Complete step by step solution: In the case of fast mechanism, since it is at equilibrium:
Forward - Rate of decomposition of \[{{O}_{3}}={{k}_{1}}\left[ {{O}_{3}} \right]\]
Reverse - Rate of formation of \[{{O}_{3}}={{k}_{1}}^{'}\left[ {{O}_{2}} \right]\left[ O \right]\]
In the case of slow mechanism,
Forward - Rate of consumption of \[{{O}_{3}}={{k}_{2}}\left[ O \right]\left[ {{O}_{3}} \right]\]
The net rate of decomposition of \[{{O}_{3}}\] is given by
Rate= \[-\dfrac{d\left[ {{O}_{3}} \right]}{dt}\]= \[{{k}_{1}}\left[ {{O}_{3}} \right]-{{k}_{1}}^{'}\left[ {{O}_{2}} \right]\left[ O \right]+{{k}_{2}}\left[ O \right]\left[ {{O}_{3}} \right]\] (i)
Apply the steady-state approximation to the intermediate (O atom) and after rearranging,

\[{{k}_{1}}\left[ {{O}_{3}} \right]-{{k}_{1}}^{'}\left[ {{O}_{2}} \right]\left[ O \right]-{{k}_{2}}\left[ O \right]\left[ {{O}_{3}} \right]=0\]
\[{{k}_{1}}\left[ {{O}_{3}} \right]={{k}_{1}}^{'}\left[ {{O}_{2}} \right]\left[ O \right]+{{k}_{2}}\left[ O \right]\left[ {{O}_{3}} \right]\]
\[\left[ O \right]=\dfrac{{{k}_{1}}\left[ {{O}_{3}} \right]}{{{k}_{1}}^{'}\left[ {{O}_{2}} \right]+{{k}_{2}}\left[ {{O}_{3}} \right]}\] (ii)
From (1) and (2), we have,
\[Rate={{k}_{1}}\left[ {{O}_{3}} \right]-{{k}_{1}}^{'}\left[ {{O}_{2}} \right]\dfrac{{{k}_{1}}\left[ {{O}_{3}} \right]}{{{k}_{1}}^{'}\left[ {{O}_{2}} \right]+{{k}_{2}}\left[ {{O}_{3}} \right]}+{{k}_{2}}\dfrac{{{k}_{1}}\left[ {{O}_{3}} \right]}{{{k}_{1}}^{'}\left[ {{O}_{2}} \right]+{{k}_{2}}\left[ {{O}_{3}} \right]}\left[ {{O}_{3}} \right]\]

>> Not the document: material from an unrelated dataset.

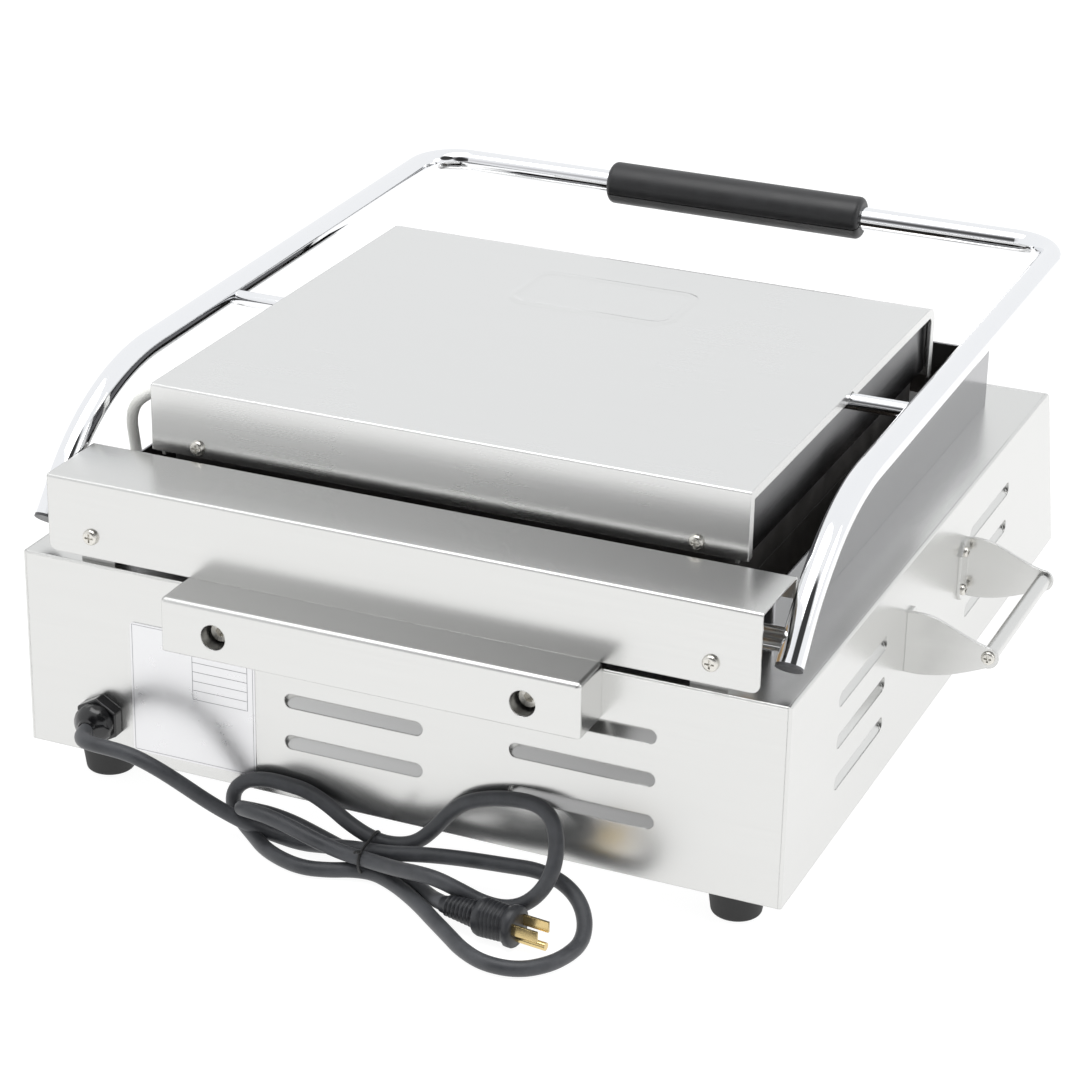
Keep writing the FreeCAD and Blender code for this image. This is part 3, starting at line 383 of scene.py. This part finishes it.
def prism(name, outline, origin, axis, h, mat, bevel=0.4, seg=2):
    """A closed outline (mm, in the plane square to axis) raised by h mm, with rounded edges."""
    bm = bmesh.new()
    vs = [bm.verts.new((a / 1000, b / 1000, 0)) for a, b in outline]
    f = bm.faces.new(vs)
    ex = bmesh.ops.extrude_face_region(bm, geom=[f])
    bmesh.ops.translate(bm, verts=[v for v in ex["geom"] if isinstance(v, bmesh.types.BMVert)], vec=(0, 0, h / 1000))
    bmesh.ops.recalc_face_normals(bm, faces=bm.faces)
    me = bpy.data.meshes.new(name)
    bm.to_mesh(me)
    bm.free()
    ob = link(name, me, mat)
    ob.matrix_world = axis_frame(origin, axis)
    md = ob.modifiers.new("bevel", "BEVEL")
    md.width, md.segments, md.limit_method, md.angle_limit = bevel / 1000, seg, "ANGLE", math.radians(30)
    return ob


# ------------------------------------------------------------------ mains lead: one spline from the gland to the plug
LEAD = [(189, 10, 50), (189, 23.5, 50.2), (183.4, 33.6, 51.2), (173.5, 37.6, 52.6), (160.5, 37.4, 52.4), (147, 36.5, 50.6), (132.5, 33.5, 43.8),
        (119.2, 28.7, 34.1), (107.5, 23.8, 24.5), (95.5, 19.5, 16.5), (82.5, 16.0, 10.0), (67, 14.5, 6.5)]
ONE = [(50, 15.5, 5.4), (34, 17.5, 8.5), (18, 20, 12.6), (2, 21.5, 15.2), (-12, 22, 16.8), (-24, 20.5, 18.6), (-40, 18, 20), (-60, 16.5, 21.5)]
LOOP = [(-83, 16, 23), (-100, 16, 24.5), (-116, 17.5, 21.8), (-129, 24, 17), (-137.5, 34, 10.5), (-141, 47, 5.5), (-139.5, 61, 4.7),
        (-133.5, 76, 4.6), (-120.5, 88.5, 4.6), (-101, 90, 4.6), (-84, 82, 4.6), (-70, 70.5, 4.6), (-56, 59.5, 4.6), (-42, 48, 4.6), (-26, 37, 4.6)]
TWO = [(-13, 30.8, 5.0), (-3, 28.4, 5.6), (9, 30.2, 5.4), (21, 35.2, 4.7), (36, 39, 4.6), (52, 35.5, 4.6), (67, 28.0, 4.6), (79, 17.6, 4.6), (89.5, 9.0, 4.8),
       (98.6, 6.0, 11.5), (99, 5.4, 23.5), (91, 5.2, 32.5), (78, 5.2, 36.2), (64, 5.0, 36.0), (50, 5.2, 34.8), (36, 6.4, 29.4), (20, 9.6, 21.6), (2, 12.6, 17.0)]
THREE = [(-12, 10.6, 16.4), (-23, 8.4, 20.5), (-32, 6.6, 30), (-40, 5.6, 41), (-50, 5.2, 50.5), (-63, 5.0, 56.0), (-79, 5.0, 59.5), (-94, 5.8, 60.5),
         (-105, 9.5, 57), (-112, 17, 48.5), (-115.5, 27, 37.5), (-113, 34, 26.5), (-105, 38.5, 16.5), (-93, 40, 10.4), (-79, 42, 11.5), (-66, 44.5, 17.5),
         (-52, 46, 22.6), (-38, 43.5, 21.6), (-25, 39, 18.4), (-12, 33.8, 15.6), (2, 31.0, 14.8)]
FOUR = [(15, 30.5, 15.2), (31, 31.5, 19.6), (50, 29.8, 24.0), (63, 28.8, 26.4), (74, 28.0, 27.0), (83, 24.2, 25.0), (86.8, 17, 20.8),
        (83, 9.4, 16.4), (73, 5.8, 14.2), (58, 6.4, 12.4), (40, 8.4, 8.6), (22, 12.2, 6.0), (2, 16.2, 6.2)]
PLEAD = [(-12, 20, 5.2), (-25, 26.5, 4.9), (-37, 33.5, 5.0), (-47, 41, 6.5), (-55, 48.5, 10.0), (-62, 54, 12.5)]
route = [dd(*p) for p in LEAD + ONE + LOOP + TWO + THREE + FOUR + PLEAD]
cord = nurbs("mains_cord", route, 0.0045, "cord", res=12, bev=8)
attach(cord, "base")
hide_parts("cord_lead", "cord_loop", "plug_lead", "cord_hank")

# wire tie, a loop round the five strands and two twisted ends
loop = [(2, 7.2, 17), (2, 9.5, 22), (2, 15, 23.2), (2, 22, 21.4), (2, 31, 20.8), (2, 36.4, 17), (2, 36.2, 10.5), (2, 31, 4), (2, 26, 0.9), (2, 15, 0.9), (2, 10.6, 4.5), (2, 8.4, 10)]
tie = as_mesh(nurbs("wire_tie", [dd(*p) for p in loop], 0.0009, "tie", cyclic=True, res=8, bev=4))
ends = []
for s in (1, -1):
    ends.append(as_mesh(nurbs("wire_tie_end_%s" % ("a" if s > 0 else "b"), [dd(2 + s * 0.8 * math.cos(k * 1.3), 33.6 + k * 1.0 + s * 0.8 * math.sin(k * 1.3), 20.3 + k * 0.5) for k in range(7)], 0.0008, "tie", res=6, bev=3)))
for o in [tie] + ends:
    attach(o, "base")
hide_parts("cord_tie")

# plug: ribbed boot, flared body with finger grips, flat face
PD = Vector((-1, 0.12, 0)).normalized()
P0 = dd(-62, 54, 12.5)
boot = [(4.7, -3)]
for k in range(7):
    t = 0.5 + k * 2.7
    boot += [(5.4 + 0.28 * k, t), (6.1 + 0.28 * k, t + 0.5), (6.1 + 0.28 * k, t + 1.5), (5.0 + 0.28 * k, t + 1.9), (5.0 + 0.28 * k, t + 2.5)]
boot += [(6.9, 20.5)]
plug_boot = lathe("plug_boot", boot, P0, PD, "plug", 40)
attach(plug_boot, "base")


def plug_shape(a, t):
    k = 1.0 - 0.10 * max(0.0, math.cos(2 * a)) * (1.0 if 23 < t < 42 else 0.0)
    return k


body = [(7.0, 19.6), (9.2, 20.4), (10.6, 22.0), (11.2, 24.0)]
for k in range(6):
    t = 25.4 + k * 2.4
    body += [(11.2 - 0.15 * k, t), (10.3 - 0.15 * k, t + 0.5), (10.3 - 0.15 * k, t + 1.1), (11.2 - 0.15 * k, t + 1.6)]
body += [(11.0, 40.4), (12.0, 41.4), (12.15, 42.4), (12.15, 45.0), (11.6, 45.9), (6.0, 46.0)]
plug = lathe("plug_body_moulded", body, P0, PD, "plug", 56, plug_shape)
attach(plug, "base")
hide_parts("plug_body")

# gland: hexagon flange, ribbed ring nut, dome and sleeve round the lead
GO = dd(189, 0, 50)
hexo = [(15.0 * math.cos(math.radians(a)), 15.0 * math.sin(math.radians(a))) for a in range(30, 390, 60)]
gl1 = prism("gland_hex_flange", hexo, GO, (0, 1, 0), 7.6, "gloss", 0.9, 3)
gl2 = lathe("gland_ring_nut", [(10.5, 7.0), (12.0, 7.6), (12.2, 8.4), (12.2, 12.6), (11.6, 13.8), (10.0, 15.6), (8.2, 17.2), (6.6, 18.2), (5.9, 18.6), (5.5, 19.6), (4.6, 20.0), (4.4, 17.0)], GO, (0, 1, 0), "gloss", 72,
            lambda a, t: 1.0 - (0.035 if 8.0 < t < 13.0 and math.cos(12 * a) < -0.2 else 0.0))
for o in (gl1, gl2):
    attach(o, "base")
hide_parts("cord_gland")

# ------------------------------------------------------------------ flexible conduit, deck to arm and arm to lid
cond = [mm(213, 92, 126.5), mm(213, 92, 146), mm(213.3, 88, 168), mm(212, 86, 186), mm(204, 88.5, 197), mm(195, 94.0, 200.5), mm(184.0, 98, 200.5)]
dirs = (cond[4] - cond[2]).normalized()
split = cond[3]


def sleeve(name, pts, old):
    o = as_mesh(nurbs(name, pts, 0.0035, "conduit", res=14, bev=6))
    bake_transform(o)
    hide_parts(old)
    return o


sleeve("conduit_sleeve_lower", [mm(213, 92, 124.5)] + cond[:3] + [split - dirs * 0.005, split + dirs * 0.0002], "conduit_lower")
sleeve("conduit_sleeve_upper", [split - dirs * 0.0002, split + dirs * 0.005] + cond[4:], "conduit_upper")

# ------------------------------------------------------------------ blank emboss on the lid
def emboss(name, cx, cv, hx, hv, rad, z, mat):
    bm = bmesh.new()
    prof = [(0.0, -0.02), (0.8, 0.10), (1.8, 0.50), (3.0, 0.85), (4.6, 0.95), (6.0, 0.80), (7.0, 0.45), (8.2, 0.32), (12.0, 0.30)]
    rings = []
    for off, h in prof:
        a, b, r = hx - off, hv - off, max(1.0, rad - off)
        ring = []
        for (sx, sy, a0) in ((1, 1, 0), (-1, 1, 90), (-1, -1, 180), (1, -1, 270)):
            for k in range(13):
                t = math.radians(a0 + 90 * k / 12)
                ring.append(bm.verts.new(mm(cx + sx * (a - r) + r * math.cos(t), cv - (sy * (b - r) + r * math.sin(t)), z + h)))
        rings.append(ring)
    n = len(rings[0])
    for p, q in zip(rings, rings[1:]):
        for i in range(n):
            bm.faces.new((p[i], p[(i + 1) % n], q[(i + 1) % n], q[i]))
    bm.faces.new(rings[-1])
    bmesh.ops.recalc_face_normals(bm, faces=bm.faces)
    me = bpy.data.meshes.new(name)
    bm.to_mesh(me)
    bm.free()
    for f in me.polygons:
        f.use_smooth = True
    return link(name, me, mat)


em = emboss("lid_blank_emboss", 6, 323, 58, 34, 16, 214.4, "lid")
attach(em, "lid")

# ------------------------------------------------------------------ blank ruled table on the rating plate
lo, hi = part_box("rating_plate")
x0, x1, z0, z1, yf = lo[0] * 1000, hi[0] * 1000, lo[2] * 1000, hi[2] * 1000, hi[1]
bm = bmesh.new()


def strip(xa, xb, za, zb):
    bmesh.ops.create_cube(bm, size=1.0, matrix=Matrix.Translation(((xa + xb) / 2000, yf + 0.00003, (za + zb) / 2000)) @ Matrix.Diagonal(((xb - xa) / 1000, 0.0001, (zb - za) / 1000, 1)))


wl = x1 - x0
tx0, tx1 = x0 + wl * 0.06, x0 + wl * 0.50
tz1 = z1 - (z1 - z0) * 0.14
for k in range(6):
    strip(tx0, tx1, tz1 - 6.0 * k - 0.12, tz1 - 6.0 * k + 0.12)
for xx in (tx0, tx1):
    strip(xx - 0.12, xx + 0.12, tz1 - 30, tz1)
strip(x0 + 1.2, x1 - 1.2, z0 + 1.2, z0 + 1.4)
strip(x0 + 1.2, x1 - 1.2, z1 - 1.4, z1 - 1.2)
strip(x0 + 1.2, x0 + 1.4, z0 + 1.2, z1 - 1.2)
strip(x1 - 1.4, x1 - 1.2, z0 + 1.2, z1 - 1.2)
me = bpy.data.meshes.new("rating_plate_ruling")
bm.to_mesh(me)
bm.free()
rule = link("rating_plate_ruling", me, "ink")
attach(rule, "base")

# ------------------------------------------------------------------ counterbalance springs, wound wire on the hinge shaft
axis_y, axis_z = mm(0, 25.5, 150.5).y, mm(0, 25.5, 150.5).z
for s in (1, -1):
    wire, rr, xa, xb = 0.0019, 0.0114, 0.0705, 0.0952
    turns = 6
    pts = [Vector((s * 0.0690, axis_y - 0.022, axis_z + rr)), Vector((s * 0.0695, axis_y - 0.010, axis_z + rr * 1.03))]
    for k in range(turns * 8 + 1):
        a = math.pi / 2 + 2 * math.pi * k / 8
        pts.append(Vector((s * (xa + (xb - xa) * k / (turns * 8)), axis_y + rr * 1.05 * math.cos(a), axis_z + rr * 1.05 * math.sin(a))))
    pts += [Vector((s * 0.0955, axis_y + 0.0113, axis_z + 0.004)), Vector((s * 0.0955, axis_y + 0.0115, axis_z - 0.012)), Vector((s * 0.0955, axis_y + 0.0115, 0.1285))]
    sp = as_mesh(nurbs("torsion_spring_%s" % ("right" if s > 0 else "left"), pts, wire, "dark", res=4, bev=4))
    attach(sp, "base")
    if s > 0:
        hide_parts("counter_springs")

# ------------------------------------------------------------------ floor, studio light
bm = bmesh.new()
bmesh.ops.create_grid(bm, x_segments=8, y_segments=8, size=7.0)
me = bpy.data.meshes.new("floor")
bm.to_mesh(me)
bm.free()
mt, nt, p = material("floor_white")
n1 = noise(nt, coords(nt), 3.0, 2.0, 0.5)
nt.links.new(mix_col(nt, n1, (0.20, 0.20, 0.20), (0.22, 0.22, 0.22)), p.inputs["Base Color"])
p.inputs["Roughness"].default_value = 0.6
p.inputs["Specular IOR Level"].default_value = 0.0
p.inputs["Emission Color"].default_value = (1, 1, 1, 1)
p.inputs["Emission Strength"].default_value = 0.93
me.materials.append(mt)
floor = bpy.data.objects.new("floor", me)
floor.location = (0, 0, -0.0004)
bpy.context.scene.collection.objects.link(floor)


def area(name, loc, target, size, power, shape="RECTANGLE", size_y=None, spread=180):
    d = bpy.data.lights.new(name, "AREA")
    d.shape = shape
    d.size = size
    d.size_y = size_y or size
    d.energy = power
    d.spread = math.radians(spread)
    o = bpy.data.objects.new(name, d)
    bpy.context.scene.collection.objects.link(o)
    o.location = loc
    o.rotation_euler = (Vector(target) - Vector(loc)).to_track_quat("-Z", "Y").to_euler()
    return o


area("key_overhead", (0.1, 0.5, 2.7), (0, 0, 0), 2.4, 38.0, size_y=1.8)
area("box_side", (-2.6, -0.5, 1.5), (0, 0, 0.1), 1.2, 12.0, size_y=1.0)

w = bpy.data.worlds.new("studio")
bpy.context.scene.world = w
w.use_nodes = True
nt = w.node_tree
bg = nt.nodes["Background"]
tc = node(nt, "ShaderNodeTexCoord")
dot = node(nt, "ShaderNodeVectorMath", operation="DOT_PRODUCT")
dot.inputs[1].default_value = (-0.05, 0.91, 0.41)
nt.links.new(tc.outputs["Generated"], dot.inputs[0])
ramp = node(nt, "ShaderNodeValToRGB")
cr = ramp.color_ramp
cr.elements[0].position, cr.elements[0].color = 0.925, (0.93, 0.94, 0.95, 1)
cr.elements[1].position, cr.elements[1].color = 0.985, (0.03, 0.03, 0.031, 1)
for pos, val in ((0.945, 0.78), (0.957, 0.40), (0.97, 0.12)):
    e = cr.elements.new(pos)
    e.color = (val, val, val * 1.02, 1)
nt.links.new(remap(nt, dot.outputs["Value"], -1.0, 1.0, 0.0, 1.0), ramp.inputs["Fac"])
nt.links.new(ramp.outputs["Color"], bg.inputs["Color"])
# a dark flag high to the side, drawn as a streak down the steep part of the chrome arms
high = node(nt, "ShaderNodeVectorMath", operation="DOT_PRODUCT")
high.inputs[1].default_value = (-0.62, 0.45, 0.643)
nt.links.new(tc.outputs["Generated"], high.inputs[0])
nt.links.new(math_node(nt, "MULTIPLY", remap(nt, high.outputs["Value"], 0.90, 0.94, 1.0, 0.05), 1.06), bg.inputs["Strength"])

vs = bpy.context.scene.view_settings
vs.view_transform = "Standard"
vs.look = "None"
vs.exposure = 0.0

        \[={{k}_{1}}\left[ {{O}_{3}} \right]-\dfrac{{{k}_{1}}^{'}\left[ {{O}_{2}} \right]{{k}_{1}}\left[ {{O}_{3}} \right]}{{{k}_{1}}^{'}\left[ {{O}_{2}} \right]+{{k}_{2}}\left[ {{O}_{3}} \right]}+\dfrac{{{k}_{2}}{{k}_{1}}{{\left[ {{O}_{3}} \right]}^{2}}}{{{k}_{1}}^{'}\left[ {{O}_{2}} \right]+{{k}_{2}}\left[ {{O}_{3}} \right]}\]
\[=\dfrac{2{{k}_{2}}{{k}_{1}}{{\left[ {{O}_{3}} \right]}^{2}}}{{{k}_{1}}^{'}\left[ {{O}_{2}} \right]+{{k}_{2}}\left[ {{O}_{3}} \right]}\]
It is provided in the question that the second step is relatively slower than the first step, therefore, we can make the approximation
\[{{k}_{2}}\left[ O \right]\left[ {{O}_{3}} \right]\ll {{k}_{1}}^{'}\left[ {{O}_{2}} \right]\left[ O \right],\,\,\,\,i.e.,\,\,\,\,{{k}_{2}}\left[ {{O}_{3}} \right]\ll {{k}_{1}}^{'}\left[ {{O}_{2}} \right]\]
Therefore, we get,
\[Rate=\dfrac{2{{k}_{2}}{{k}_{1}}{{\left[ {{O}_{3}} \right]}^{2}}}{{{k}_{1}}^{'}\left[ {{O}_{2}} \right]}=\dfrac{k{{\left[ {{O}_{3}} \right]}^{2}}}{\left[ {{O}_{2}} \right]}\]
          where, \[k=\dfrac{2{{k}_{1}}{{k}_{2}}}{{{k}_{1}}^{'}}\]
Hence, we have proved that the mechanism is consistent with the given rate law.


Note: The negative sign before the differentiation indicates that there will be a decrease in the concentration and positive means an increase in concentration. As it happens in a chemical reaction, the reactants get consumed to form the products. Therefore, the sign convention.